As a technical architect,
I would like to see how site errors affect user progress
so I can understand and communicate how release quality impacts user satisfaction.
Security analyst
As a security analyst
I would like the data in the logging system to be encrypted at rest and in transit
So that we do not leak information
As a security analyst
I would like access to the data in the logging system to be authenticated and recorded.
So that we have awareness of who can view it and when they do.
As a security analyst
I would like to be able to view activity on all systems
So that I can be aware of intrusions and unauthorised access.
As a security analyst
I would like the time on all log messages to be accurate to the millisecond and in UTC.
So that I can plot the timeline of events accurately.
As a security analyst
I would like to monitor inappropriate access
so that I can understand if attacks against our systems are increasing with time.
Web operations
As a webop
I would like to NOT receive a message storm when my metrics collection system is down.
So that i don't miss important alerts.
As a webop
I would like to be able to upgrade my metrics aggregation system without losing data.
So that dependent monitoring systems dont fail.
As a webop
I would like to know when a system is on trajectory for failure based on the history of its metrics (eg root filesystem filling up, at current rate will fill in 3 days)

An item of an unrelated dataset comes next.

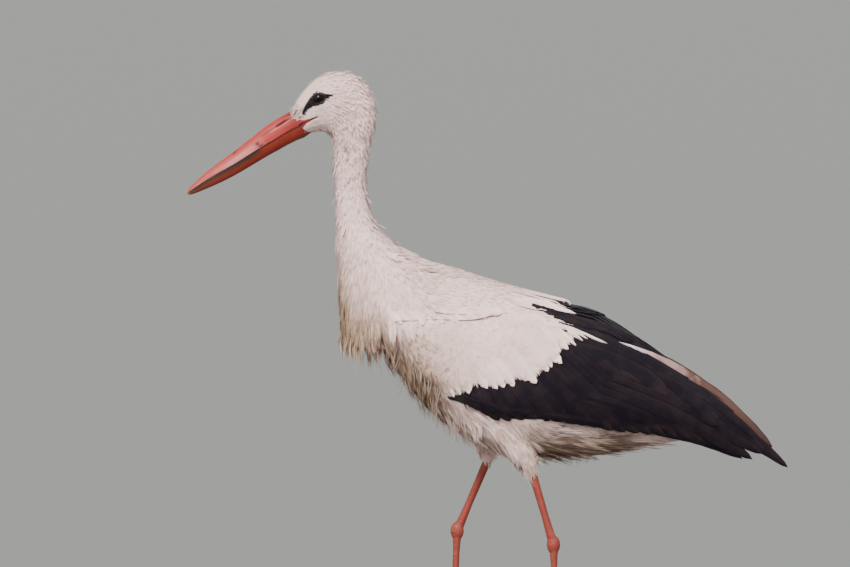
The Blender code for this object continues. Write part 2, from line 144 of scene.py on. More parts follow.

So that I can fix it before it fails.
As a webop
I would like to my metrics retrieval system to be reliable
So that I can base my health check alerts on its data.
As a webop
I would like to be able to easily inspect my graph data
So that I can easily review the overall performance of a cluster.
As a webop
I would like to be able to construct and share my own queries against metrics data
So that I can investigate the data available
As a webop
I would like to be able to create new alerts and checks quickly and easily
So I can quickly react to new issues discovered
As a webop
I would like to know the cache-hit ratio of my kernel fscache
So I can tune memory and backup timing for my applications.
As a webop
I would like visibility of key performance related kernel parameters
So I can see if changes in them affect system performance
As a webop
I would like visibility of key events in my system, such as reboots, deployments
So that I can see these markers on all graphs.
As a webop
I would like to be alerted when a metric has crossed a threshold
So I can examine the data and work out if it is a problem
As a webop
I would like to be provided with a link to the problem metric graph in an alert
So that I can inspect it myself.
As a webop
I would like to be alerted when a metric has started to behave abnormally
So I can see if it is a problem.
As a webop
I would like to be able to acknowledge or silence alerts that I know are not a problem
So that I don't get hassled.
As a webop
I would like to be able to configure custom per-node/service thresholds for alerts
So that I don't get hassled when the world changes.
As a webop or developer
I want to set up suitable notifications from the monitoring system, with a customisable endpoint, such as
* Full escalation path alerting (eg Pagerduty)
* Simple 'working hours' level serious alerts
* Notification into a chatops room.
So that I know about any issues as they happen, with a forewarning of severity.
As an on-call webop or dev
I would like to have a link to supporting documentation when i receive an alert
So that I get a head start on how to fix or diagnose the problem.